Secondly, we will define the optimization algorithms and run the optimization process for each method. We will store the optimization trajectories and the function values at each iteration for later analysis


methods = ["Adam", "RMSprop", "SGD", "Adagrad"]
trajectories = {method: [] for method in methods}
function_values = {method: [] for method in methods}
initial_point = torch.tensor([2.2, 3.8], requires_grad=True)
 
iterations_number = {method: 0 for method in methods}
 
num_iterations = 60000
learning_rate = 1e-3
 
eps = 1e-2
 
for method in tqdm.tqdm(methods):
    point = initial_point.clone().detach().requires_grad_(True)
 
    if method == "Adam":
        optimizer = torch.optim.Adam([point], lr=learning_rate)
    elif method == "RMSprop":
        optimizer = torch.optim.RMSprop([point], lr=learning_rate)
    elif method == "SGD":
        optimizer = torch.optim.SGD([point], lr=learning_rate)
    elif method == "Adagrad":
        optimizer = torch.optim.Adagrad([point], lr=learning_rate)
    else:
        raise ValueError(f"Unknown optimization method: {method}")
 
    for i in range(num_iterations):
 
        optimizer.zero_grad()
        value = rosenbrock(point[0], point[1])
        value.backward()
        optimizer.step()
 
        coords = point.detach().numpy().tolist()
 
        trajectories[method].append(coords)
        function_values[method].append(rosenbrock(point[0], point[1]).item())
        iterations_number[method] += 1
 
        if (value.item() <= eps) or (i >= num_iterations - 1):
            break

Output:


100%|██████████| 4/4 [01:03<00:00, 15.79s/it]

Thirdly, we will plot the optimization trajectories and the function values over iterations to compare the performance of the optimization methods.

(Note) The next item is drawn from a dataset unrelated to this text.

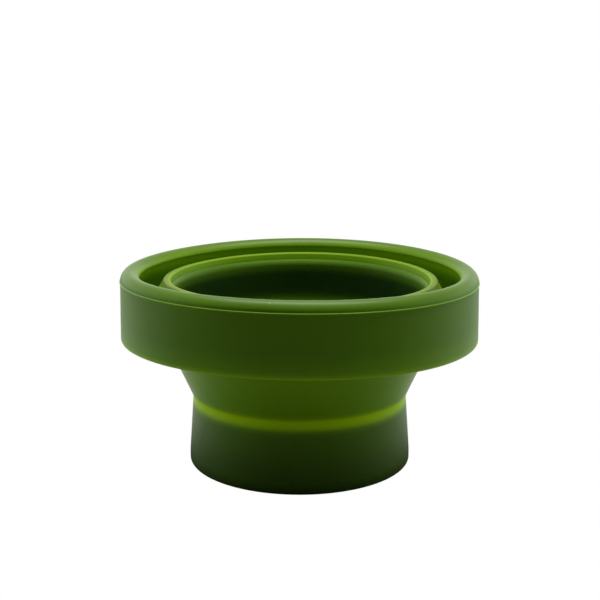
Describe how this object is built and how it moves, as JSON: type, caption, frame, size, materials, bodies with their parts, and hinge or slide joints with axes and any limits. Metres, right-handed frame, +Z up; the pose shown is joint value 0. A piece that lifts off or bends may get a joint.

We will analyze the results and discuss the convergence behavior of each method


fig, ax = plt.subplots(1, 2, figsize=(18, 5))
ax[0].set_title("Function values over iterations")
ax[1].set_title("Number of iterations to converge")
 
colors = ["r", "g", "b", "m"]
 
for method in methods:
    ax[0].plot(
        function_values[method], label=method, color=colors[methods.index(method)]
    )
    ax[1].bar(
        method,
        iterations_number[method],
        label=method,
        color=colors[methods.index(method)],
    )
 
ax[0].set_xlabel("iteration")
ax[0].set_ylabel("f(x, y)")
ax[0].set_yscale("log")
ax[0].set_xscale("log")
 
ax[1].set_ylabel("f(x, y)")
ax[1].set_xlabel("Optimization Method")
ax[1].set_ylabel("Iterations to converge")
ax[1].set_yscale("log")
ax[1].axhline(y=num_iterations, color="orange", linestyle="--", label="max iterations")
 
ax[0].legend()
ax[1].legend()
 
 
plt.tight_layout()

Output


fig, ax = plt.subplots(1, 4, figsize=(14, 6))
 
actual_minima = torch.tensor([2.0, 4.0])
 
for method in methods:
    axi = ax[methods.index(method)]
    trajectory = torch.tensor(trajectories[method])
    max_x = trajectory[:, 0].max()
    min_x = trajectory[:, 0].min()
 
    max_y = trajectory[:, 1].max()
    min_y = trajectory[:, 1].min()
 
    axi.plot(
        trajectory[:, 0],
        trajectory[:, 1],
        label=method,
        color=colors[methods.index(method)],
    )
    axi.scatter(
        trajectory[0, 0],
        trajectory[0, 1],
        marker="o",
        color="black",
        label="start",
    )
    axi.scatter(
        trajectory[-1, 0],
        trajectory[-1, 1],
        marker="x",
        color="black",
        label="end",
    )
 
    axi.scatter(
        actual_minima[0],
        actual_minima[1],
        marker="*",
        color="red",
        s=100,
        label="actual minimum",
    )
    axi.set_title(f"Trajectory of {method}")
    axi.set_xlabel("x")
    axi.set_ylabel("y")
 
    axi.legend()
    axi.set_aspect("equal", adjustable="datalim")
plt.tight_layout()

Output

As you can observe, different optimization methods have different convergence behaviors and performance on the Rosenbrock function. Some methods may converge faster to the minimum, while others may struggle to find the optimal solution due to the non-convex nature of the function. By comparing the trajectories and function values, we can gain insights into the strengths and weaknesses of each optimization method in this specific optimization problem.